Set down the lines from the one containing "remove_everything()" to the one containing "# part: zero", both lines included, exactly as they stand and with no other lines.

####################

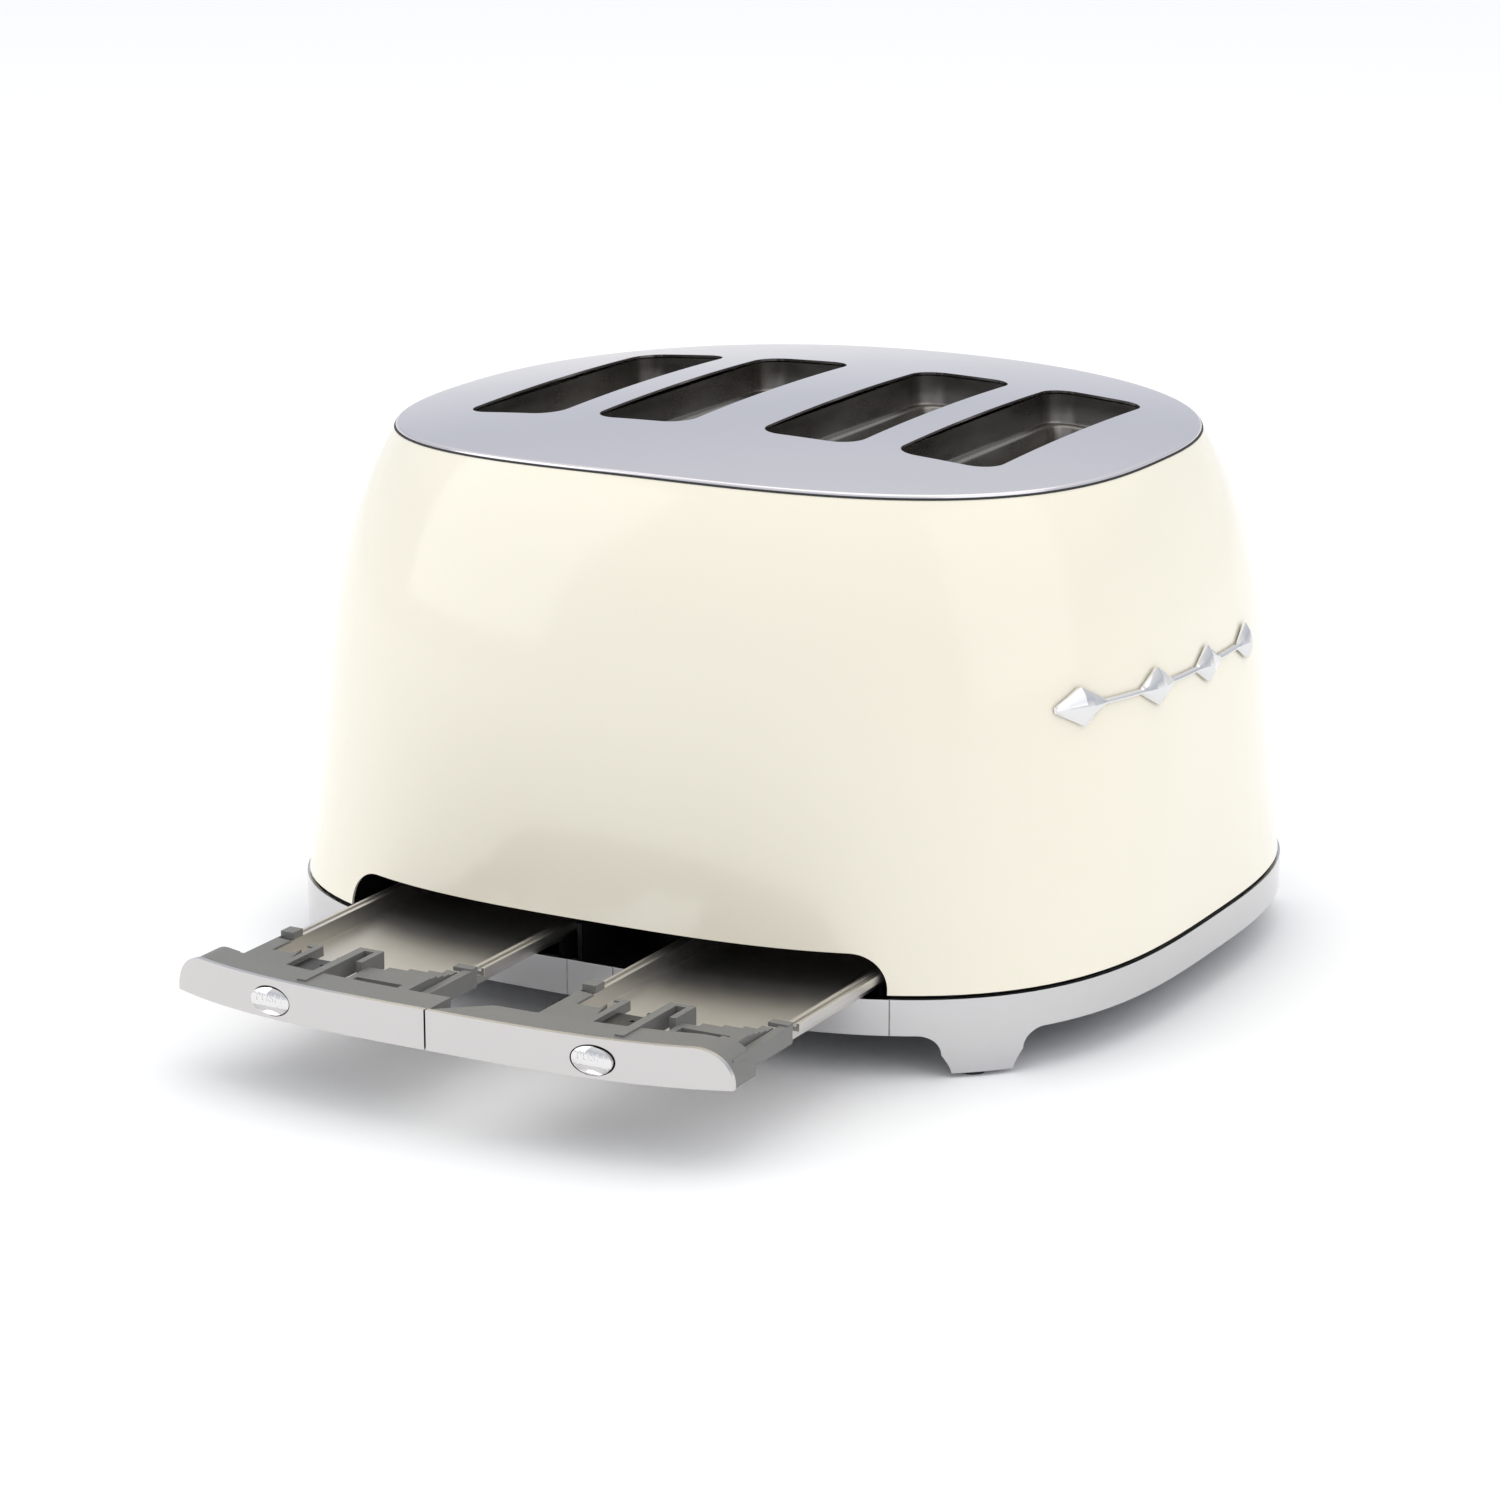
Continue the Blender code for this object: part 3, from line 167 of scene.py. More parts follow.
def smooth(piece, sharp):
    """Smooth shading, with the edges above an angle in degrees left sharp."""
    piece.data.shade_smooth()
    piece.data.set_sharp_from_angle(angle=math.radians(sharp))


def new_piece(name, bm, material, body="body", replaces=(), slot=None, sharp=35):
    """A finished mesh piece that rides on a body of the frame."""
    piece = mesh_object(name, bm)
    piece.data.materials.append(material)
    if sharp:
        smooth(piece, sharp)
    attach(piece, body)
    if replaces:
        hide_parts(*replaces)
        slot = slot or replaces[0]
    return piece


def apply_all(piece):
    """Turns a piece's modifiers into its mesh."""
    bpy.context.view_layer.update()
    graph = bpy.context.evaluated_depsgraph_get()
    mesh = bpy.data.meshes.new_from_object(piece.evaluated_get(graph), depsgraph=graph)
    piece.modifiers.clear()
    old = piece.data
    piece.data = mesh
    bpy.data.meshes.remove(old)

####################

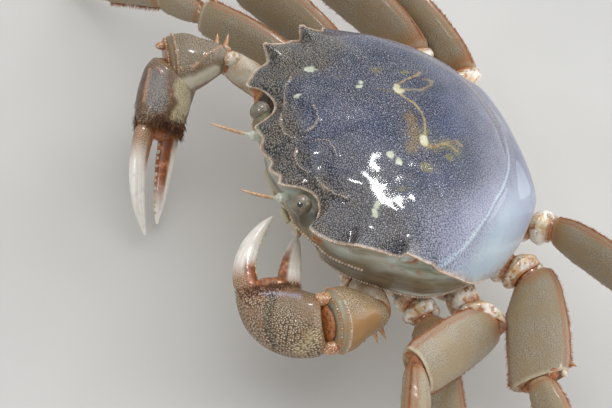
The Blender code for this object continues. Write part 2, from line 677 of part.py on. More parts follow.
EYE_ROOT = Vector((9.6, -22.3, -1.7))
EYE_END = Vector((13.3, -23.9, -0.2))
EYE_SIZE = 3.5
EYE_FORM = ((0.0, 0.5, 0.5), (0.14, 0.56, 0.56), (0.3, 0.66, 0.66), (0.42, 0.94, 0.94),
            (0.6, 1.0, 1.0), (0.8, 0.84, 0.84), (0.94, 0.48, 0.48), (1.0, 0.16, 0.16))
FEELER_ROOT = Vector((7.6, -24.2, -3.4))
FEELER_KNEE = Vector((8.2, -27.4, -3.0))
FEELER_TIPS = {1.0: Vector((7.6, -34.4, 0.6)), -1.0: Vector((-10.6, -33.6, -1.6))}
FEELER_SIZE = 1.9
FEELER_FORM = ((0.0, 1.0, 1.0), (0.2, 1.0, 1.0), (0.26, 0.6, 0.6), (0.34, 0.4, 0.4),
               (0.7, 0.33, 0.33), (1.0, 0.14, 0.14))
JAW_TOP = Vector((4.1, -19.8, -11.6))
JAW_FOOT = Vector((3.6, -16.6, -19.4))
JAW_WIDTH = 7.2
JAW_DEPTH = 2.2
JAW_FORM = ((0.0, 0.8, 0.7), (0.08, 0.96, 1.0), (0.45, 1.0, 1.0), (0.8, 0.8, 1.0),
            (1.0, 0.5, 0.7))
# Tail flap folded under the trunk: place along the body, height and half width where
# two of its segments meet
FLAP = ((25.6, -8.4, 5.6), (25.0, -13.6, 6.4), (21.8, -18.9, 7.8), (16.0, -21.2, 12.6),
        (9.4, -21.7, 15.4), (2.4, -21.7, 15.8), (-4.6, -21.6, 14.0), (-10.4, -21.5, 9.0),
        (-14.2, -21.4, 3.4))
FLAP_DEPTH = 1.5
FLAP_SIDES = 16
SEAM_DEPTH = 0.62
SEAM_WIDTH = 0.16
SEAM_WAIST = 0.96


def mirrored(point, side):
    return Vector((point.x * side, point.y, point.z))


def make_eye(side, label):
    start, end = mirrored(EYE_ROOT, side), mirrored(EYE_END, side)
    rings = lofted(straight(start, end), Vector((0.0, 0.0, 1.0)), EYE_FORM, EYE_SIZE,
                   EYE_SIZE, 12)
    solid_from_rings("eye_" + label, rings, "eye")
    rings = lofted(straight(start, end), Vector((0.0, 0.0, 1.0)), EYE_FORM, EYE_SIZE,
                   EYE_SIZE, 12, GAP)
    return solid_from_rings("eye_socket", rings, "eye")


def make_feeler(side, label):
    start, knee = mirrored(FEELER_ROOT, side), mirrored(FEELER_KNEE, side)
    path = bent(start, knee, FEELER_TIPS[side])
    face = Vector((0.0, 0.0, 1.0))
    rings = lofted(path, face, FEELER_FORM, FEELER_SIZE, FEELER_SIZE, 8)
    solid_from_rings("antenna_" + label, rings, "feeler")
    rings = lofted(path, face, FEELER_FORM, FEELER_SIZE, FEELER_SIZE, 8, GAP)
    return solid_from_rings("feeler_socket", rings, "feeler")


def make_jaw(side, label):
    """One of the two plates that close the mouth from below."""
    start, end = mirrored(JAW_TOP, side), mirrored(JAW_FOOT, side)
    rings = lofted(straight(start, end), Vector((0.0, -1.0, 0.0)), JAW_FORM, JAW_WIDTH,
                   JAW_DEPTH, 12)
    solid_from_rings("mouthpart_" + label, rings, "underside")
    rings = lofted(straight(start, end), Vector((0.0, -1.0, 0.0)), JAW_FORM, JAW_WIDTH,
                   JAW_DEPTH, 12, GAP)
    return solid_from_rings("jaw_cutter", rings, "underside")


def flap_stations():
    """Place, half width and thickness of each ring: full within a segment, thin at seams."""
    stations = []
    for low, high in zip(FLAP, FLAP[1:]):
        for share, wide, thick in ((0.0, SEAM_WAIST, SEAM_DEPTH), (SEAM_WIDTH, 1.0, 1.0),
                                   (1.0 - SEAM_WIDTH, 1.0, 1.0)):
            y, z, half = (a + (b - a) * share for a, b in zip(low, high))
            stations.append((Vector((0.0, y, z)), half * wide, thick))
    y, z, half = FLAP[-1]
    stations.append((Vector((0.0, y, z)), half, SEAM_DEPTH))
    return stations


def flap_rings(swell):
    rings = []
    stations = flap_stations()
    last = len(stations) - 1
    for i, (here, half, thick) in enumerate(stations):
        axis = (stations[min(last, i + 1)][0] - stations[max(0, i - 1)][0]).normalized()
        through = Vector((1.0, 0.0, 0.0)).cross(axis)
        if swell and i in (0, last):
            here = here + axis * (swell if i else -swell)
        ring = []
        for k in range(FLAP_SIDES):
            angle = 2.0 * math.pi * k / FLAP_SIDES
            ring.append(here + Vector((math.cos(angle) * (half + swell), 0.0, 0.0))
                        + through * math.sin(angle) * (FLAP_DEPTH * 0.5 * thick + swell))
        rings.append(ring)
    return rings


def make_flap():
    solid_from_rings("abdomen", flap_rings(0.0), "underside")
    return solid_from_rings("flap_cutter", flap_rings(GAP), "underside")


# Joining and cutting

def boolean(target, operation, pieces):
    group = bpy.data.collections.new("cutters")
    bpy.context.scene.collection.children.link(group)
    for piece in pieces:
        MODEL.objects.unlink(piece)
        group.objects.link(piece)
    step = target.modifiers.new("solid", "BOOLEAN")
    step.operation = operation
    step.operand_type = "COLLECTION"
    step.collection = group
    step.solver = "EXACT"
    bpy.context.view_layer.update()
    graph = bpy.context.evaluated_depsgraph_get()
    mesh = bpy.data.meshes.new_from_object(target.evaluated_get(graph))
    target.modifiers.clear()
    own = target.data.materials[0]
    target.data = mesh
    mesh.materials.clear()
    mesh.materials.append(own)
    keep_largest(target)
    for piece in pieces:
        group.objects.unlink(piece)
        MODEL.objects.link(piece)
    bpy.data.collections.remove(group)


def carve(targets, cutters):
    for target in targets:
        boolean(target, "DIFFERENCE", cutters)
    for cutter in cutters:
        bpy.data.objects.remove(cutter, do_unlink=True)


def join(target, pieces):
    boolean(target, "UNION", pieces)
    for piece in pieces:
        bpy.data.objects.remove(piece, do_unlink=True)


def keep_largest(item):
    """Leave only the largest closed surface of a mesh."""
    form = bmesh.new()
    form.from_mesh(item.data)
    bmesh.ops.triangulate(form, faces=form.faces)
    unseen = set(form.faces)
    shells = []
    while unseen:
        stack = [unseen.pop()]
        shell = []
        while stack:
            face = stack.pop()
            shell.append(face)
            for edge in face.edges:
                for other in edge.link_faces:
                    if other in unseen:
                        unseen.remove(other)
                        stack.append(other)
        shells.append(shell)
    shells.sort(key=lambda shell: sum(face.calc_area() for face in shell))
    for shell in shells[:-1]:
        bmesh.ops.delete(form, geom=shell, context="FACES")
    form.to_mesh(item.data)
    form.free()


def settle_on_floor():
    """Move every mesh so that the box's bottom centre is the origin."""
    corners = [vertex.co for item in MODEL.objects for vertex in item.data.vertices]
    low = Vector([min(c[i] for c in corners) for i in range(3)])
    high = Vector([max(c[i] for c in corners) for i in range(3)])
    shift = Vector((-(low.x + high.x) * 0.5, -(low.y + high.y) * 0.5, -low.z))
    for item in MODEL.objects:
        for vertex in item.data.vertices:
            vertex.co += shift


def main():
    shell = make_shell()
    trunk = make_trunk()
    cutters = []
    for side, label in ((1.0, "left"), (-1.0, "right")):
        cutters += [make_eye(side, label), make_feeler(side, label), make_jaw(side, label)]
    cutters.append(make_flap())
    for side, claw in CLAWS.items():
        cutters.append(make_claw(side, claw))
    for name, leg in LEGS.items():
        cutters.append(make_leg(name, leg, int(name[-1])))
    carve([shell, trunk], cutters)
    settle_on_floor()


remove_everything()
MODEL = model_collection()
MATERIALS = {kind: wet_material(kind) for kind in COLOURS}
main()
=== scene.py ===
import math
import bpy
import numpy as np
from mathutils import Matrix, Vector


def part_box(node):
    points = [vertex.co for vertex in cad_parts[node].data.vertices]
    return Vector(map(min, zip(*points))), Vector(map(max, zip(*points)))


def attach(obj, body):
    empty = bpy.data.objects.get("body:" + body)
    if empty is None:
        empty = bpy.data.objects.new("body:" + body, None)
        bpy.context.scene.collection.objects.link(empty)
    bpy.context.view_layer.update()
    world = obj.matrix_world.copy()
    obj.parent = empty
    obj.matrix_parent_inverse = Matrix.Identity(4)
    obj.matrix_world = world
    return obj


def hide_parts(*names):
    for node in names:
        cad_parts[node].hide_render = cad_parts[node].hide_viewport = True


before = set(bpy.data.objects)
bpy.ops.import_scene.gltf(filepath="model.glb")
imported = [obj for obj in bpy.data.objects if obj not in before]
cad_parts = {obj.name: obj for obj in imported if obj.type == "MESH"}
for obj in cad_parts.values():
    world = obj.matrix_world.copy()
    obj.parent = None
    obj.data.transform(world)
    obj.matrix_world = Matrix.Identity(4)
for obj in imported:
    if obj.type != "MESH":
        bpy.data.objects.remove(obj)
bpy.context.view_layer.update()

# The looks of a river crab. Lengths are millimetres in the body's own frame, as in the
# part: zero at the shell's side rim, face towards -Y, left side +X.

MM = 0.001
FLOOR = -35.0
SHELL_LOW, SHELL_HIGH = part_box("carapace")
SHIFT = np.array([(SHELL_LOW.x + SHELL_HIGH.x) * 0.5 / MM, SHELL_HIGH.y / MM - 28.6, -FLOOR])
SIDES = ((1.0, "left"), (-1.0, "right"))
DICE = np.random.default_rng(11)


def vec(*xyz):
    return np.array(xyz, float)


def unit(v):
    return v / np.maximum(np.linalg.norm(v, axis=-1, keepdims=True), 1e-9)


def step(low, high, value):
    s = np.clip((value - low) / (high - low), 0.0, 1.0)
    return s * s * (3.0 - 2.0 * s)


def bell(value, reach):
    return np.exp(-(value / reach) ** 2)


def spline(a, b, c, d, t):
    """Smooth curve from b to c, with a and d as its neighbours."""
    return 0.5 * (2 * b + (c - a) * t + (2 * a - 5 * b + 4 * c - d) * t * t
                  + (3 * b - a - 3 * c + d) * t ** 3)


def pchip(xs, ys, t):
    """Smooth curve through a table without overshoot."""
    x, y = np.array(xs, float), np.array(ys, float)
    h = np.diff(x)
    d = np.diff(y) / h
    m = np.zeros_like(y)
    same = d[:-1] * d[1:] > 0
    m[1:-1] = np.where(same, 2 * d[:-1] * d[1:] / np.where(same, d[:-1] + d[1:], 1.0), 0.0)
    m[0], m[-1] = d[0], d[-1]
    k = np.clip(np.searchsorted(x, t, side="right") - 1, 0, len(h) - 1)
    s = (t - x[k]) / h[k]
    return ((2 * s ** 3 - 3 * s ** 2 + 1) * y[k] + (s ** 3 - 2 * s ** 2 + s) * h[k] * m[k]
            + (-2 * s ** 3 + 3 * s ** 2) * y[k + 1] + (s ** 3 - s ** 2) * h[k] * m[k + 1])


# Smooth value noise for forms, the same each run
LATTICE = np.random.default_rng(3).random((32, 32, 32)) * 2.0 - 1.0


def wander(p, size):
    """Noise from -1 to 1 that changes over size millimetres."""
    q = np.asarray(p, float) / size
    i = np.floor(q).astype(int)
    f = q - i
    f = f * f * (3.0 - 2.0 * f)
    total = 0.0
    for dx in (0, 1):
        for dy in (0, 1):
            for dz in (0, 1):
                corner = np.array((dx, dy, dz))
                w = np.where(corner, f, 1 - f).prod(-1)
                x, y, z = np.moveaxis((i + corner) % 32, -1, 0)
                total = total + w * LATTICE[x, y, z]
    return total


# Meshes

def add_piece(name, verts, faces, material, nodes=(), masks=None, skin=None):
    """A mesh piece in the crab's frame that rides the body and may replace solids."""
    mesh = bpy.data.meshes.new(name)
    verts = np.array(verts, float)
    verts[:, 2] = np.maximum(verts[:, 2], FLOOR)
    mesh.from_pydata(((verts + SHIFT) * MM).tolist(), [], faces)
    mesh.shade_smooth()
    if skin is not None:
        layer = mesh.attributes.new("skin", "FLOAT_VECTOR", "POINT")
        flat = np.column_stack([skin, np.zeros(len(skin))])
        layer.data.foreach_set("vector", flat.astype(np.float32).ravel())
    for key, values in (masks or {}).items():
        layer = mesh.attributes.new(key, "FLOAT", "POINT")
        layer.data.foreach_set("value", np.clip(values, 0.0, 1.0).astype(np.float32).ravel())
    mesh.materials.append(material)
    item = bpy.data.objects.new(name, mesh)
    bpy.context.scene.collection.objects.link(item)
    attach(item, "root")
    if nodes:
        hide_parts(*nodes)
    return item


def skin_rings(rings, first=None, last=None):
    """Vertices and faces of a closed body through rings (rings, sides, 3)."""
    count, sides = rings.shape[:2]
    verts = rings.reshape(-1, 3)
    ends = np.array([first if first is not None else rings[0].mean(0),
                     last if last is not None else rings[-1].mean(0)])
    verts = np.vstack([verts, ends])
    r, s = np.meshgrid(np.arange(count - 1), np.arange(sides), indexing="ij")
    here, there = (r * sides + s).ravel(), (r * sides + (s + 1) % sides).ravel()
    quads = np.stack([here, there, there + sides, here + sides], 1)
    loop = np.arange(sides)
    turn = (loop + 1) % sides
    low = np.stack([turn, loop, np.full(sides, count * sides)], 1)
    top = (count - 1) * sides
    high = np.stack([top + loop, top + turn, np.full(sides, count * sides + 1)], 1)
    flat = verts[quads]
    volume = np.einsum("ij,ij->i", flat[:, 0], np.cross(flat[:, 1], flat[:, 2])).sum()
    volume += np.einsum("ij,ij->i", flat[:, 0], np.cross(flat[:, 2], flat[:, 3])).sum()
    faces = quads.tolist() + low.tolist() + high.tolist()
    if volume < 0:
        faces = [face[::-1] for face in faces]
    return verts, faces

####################

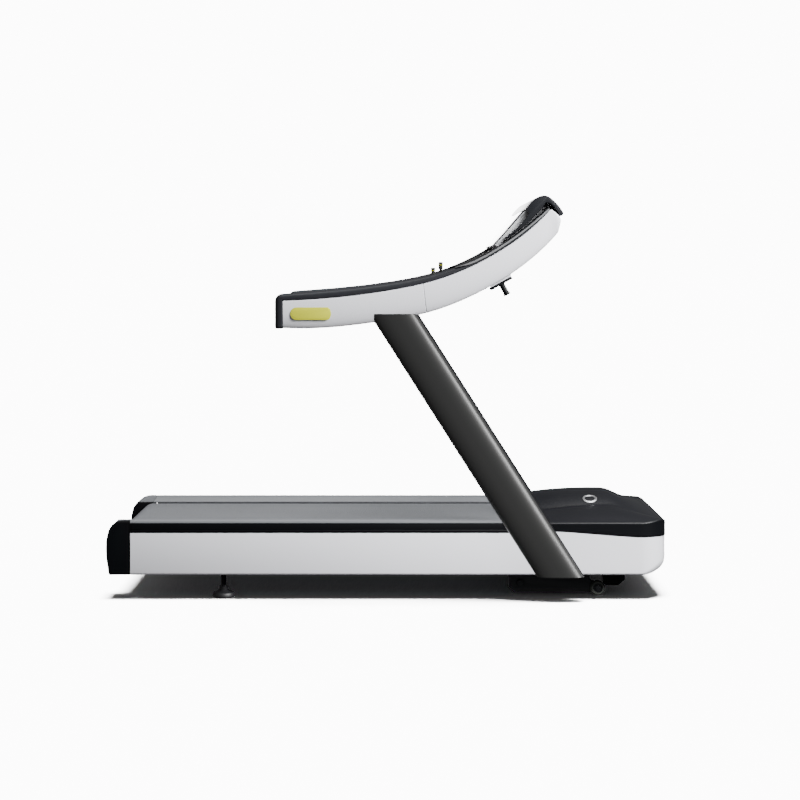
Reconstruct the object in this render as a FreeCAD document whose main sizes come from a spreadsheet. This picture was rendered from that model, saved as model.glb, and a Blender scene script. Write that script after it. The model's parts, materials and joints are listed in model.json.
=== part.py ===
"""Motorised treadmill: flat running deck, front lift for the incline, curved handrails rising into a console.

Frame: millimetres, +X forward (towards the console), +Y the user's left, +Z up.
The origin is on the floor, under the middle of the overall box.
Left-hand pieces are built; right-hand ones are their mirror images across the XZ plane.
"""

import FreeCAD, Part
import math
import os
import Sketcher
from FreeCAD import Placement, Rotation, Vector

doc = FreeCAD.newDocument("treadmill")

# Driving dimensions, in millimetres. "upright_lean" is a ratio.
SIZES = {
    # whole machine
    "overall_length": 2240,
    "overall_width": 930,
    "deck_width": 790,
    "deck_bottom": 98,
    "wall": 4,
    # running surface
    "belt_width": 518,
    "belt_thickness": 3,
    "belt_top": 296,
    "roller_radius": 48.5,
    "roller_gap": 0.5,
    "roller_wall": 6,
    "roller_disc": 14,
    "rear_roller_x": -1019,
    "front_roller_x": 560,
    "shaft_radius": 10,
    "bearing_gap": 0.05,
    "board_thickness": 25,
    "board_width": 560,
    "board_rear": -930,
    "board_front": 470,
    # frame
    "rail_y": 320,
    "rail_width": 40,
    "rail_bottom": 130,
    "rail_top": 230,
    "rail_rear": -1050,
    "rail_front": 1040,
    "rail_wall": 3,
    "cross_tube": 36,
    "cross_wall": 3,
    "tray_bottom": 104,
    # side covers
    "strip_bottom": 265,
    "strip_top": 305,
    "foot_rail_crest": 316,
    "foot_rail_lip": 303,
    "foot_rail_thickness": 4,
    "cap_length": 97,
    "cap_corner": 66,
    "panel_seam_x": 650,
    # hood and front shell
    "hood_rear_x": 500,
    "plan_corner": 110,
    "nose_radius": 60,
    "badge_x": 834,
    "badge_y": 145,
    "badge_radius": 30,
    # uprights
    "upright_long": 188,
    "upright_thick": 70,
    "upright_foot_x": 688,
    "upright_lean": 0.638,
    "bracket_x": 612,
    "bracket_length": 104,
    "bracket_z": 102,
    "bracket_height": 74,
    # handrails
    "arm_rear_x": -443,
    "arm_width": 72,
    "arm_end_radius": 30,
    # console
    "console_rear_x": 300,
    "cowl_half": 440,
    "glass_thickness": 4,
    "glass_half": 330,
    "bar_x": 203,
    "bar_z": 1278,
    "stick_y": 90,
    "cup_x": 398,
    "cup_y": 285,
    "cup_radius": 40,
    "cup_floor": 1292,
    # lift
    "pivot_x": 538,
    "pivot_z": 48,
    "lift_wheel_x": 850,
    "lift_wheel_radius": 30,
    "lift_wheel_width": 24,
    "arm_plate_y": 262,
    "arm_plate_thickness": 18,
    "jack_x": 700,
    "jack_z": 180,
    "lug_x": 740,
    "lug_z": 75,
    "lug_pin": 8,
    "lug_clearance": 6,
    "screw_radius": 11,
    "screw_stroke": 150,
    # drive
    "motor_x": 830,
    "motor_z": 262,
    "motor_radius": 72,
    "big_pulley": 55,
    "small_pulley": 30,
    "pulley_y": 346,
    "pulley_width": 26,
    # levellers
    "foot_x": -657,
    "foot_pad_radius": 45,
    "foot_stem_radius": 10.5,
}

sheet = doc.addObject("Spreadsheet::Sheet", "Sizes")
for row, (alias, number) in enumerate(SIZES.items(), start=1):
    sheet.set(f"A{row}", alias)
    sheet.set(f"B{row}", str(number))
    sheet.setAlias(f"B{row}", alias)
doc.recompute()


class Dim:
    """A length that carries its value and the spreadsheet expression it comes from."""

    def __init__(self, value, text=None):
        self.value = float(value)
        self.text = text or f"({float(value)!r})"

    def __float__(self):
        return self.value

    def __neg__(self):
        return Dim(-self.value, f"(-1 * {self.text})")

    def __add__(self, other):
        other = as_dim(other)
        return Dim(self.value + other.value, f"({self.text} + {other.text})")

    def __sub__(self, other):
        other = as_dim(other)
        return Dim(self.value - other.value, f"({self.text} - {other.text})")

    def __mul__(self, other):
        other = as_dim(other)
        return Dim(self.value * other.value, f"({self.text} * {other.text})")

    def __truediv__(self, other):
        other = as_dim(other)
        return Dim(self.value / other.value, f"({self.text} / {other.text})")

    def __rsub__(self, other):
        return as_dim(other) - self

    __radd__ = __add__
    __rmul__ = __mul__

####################

## Finished task
remove_everything()
MODEL = model_collection()
MATERIALS = {kind: wet_material(kind) for kind in COLOURS}
main()
=== scene.py ===
import math
import bpy
import numpy as np
from mathutils import Matrix, Vector


def part_box(node):
    points = [vertex.co for vertex in cad_parts[node].data.vertices]
    return Vector(map(min, zip(*points))), Vector(map(max, zip(*points)))


def attach(obj, body):
    empty = bpy.data.objects.get("body:" + body)
    if empty is None:
        empty = bpy.data.objects.new("body:" + body, None)
        bpy.context.scene.collection.objects.link(empty)
    bpy.context.view_layer.update()
    world = obj.matrix_world.copy()
    obj.parent = empty
    obj.matrix_parent_inverse = Matrix.Identity(4)
    obj.matrix_world = world
    return obj


def hide_parts(*names):
    for node in names:
        cad_parts[node].hide_render = cad_parts[node].hide_viewport = True


before = set(bpy.data.objects)
bpy.ops.import_scene.gltf(filepath="model.glb")
imported = [obj for obj in bpy.data.objects if obj not in before]
cad_parts = {obj.name: obj for obj in imported if obj.type == "MESH"}
for obj in cad_parts.values():
    world = obj.matrix_world.copy()
    obj.parent = None
    obj.data.transform(world)
    obj.matrix_world = Matrix.Identity(4)
for obj in imported:
    if obj.type != "MESH":
        bpy.data.objects.remove(obj)
bpy.context.view_layer.update()

# The looks of a river crab. Lengths are millimetres in the body's own frame, as in the
# part: zero at the shell's side rim, face towards -Y, left side +X.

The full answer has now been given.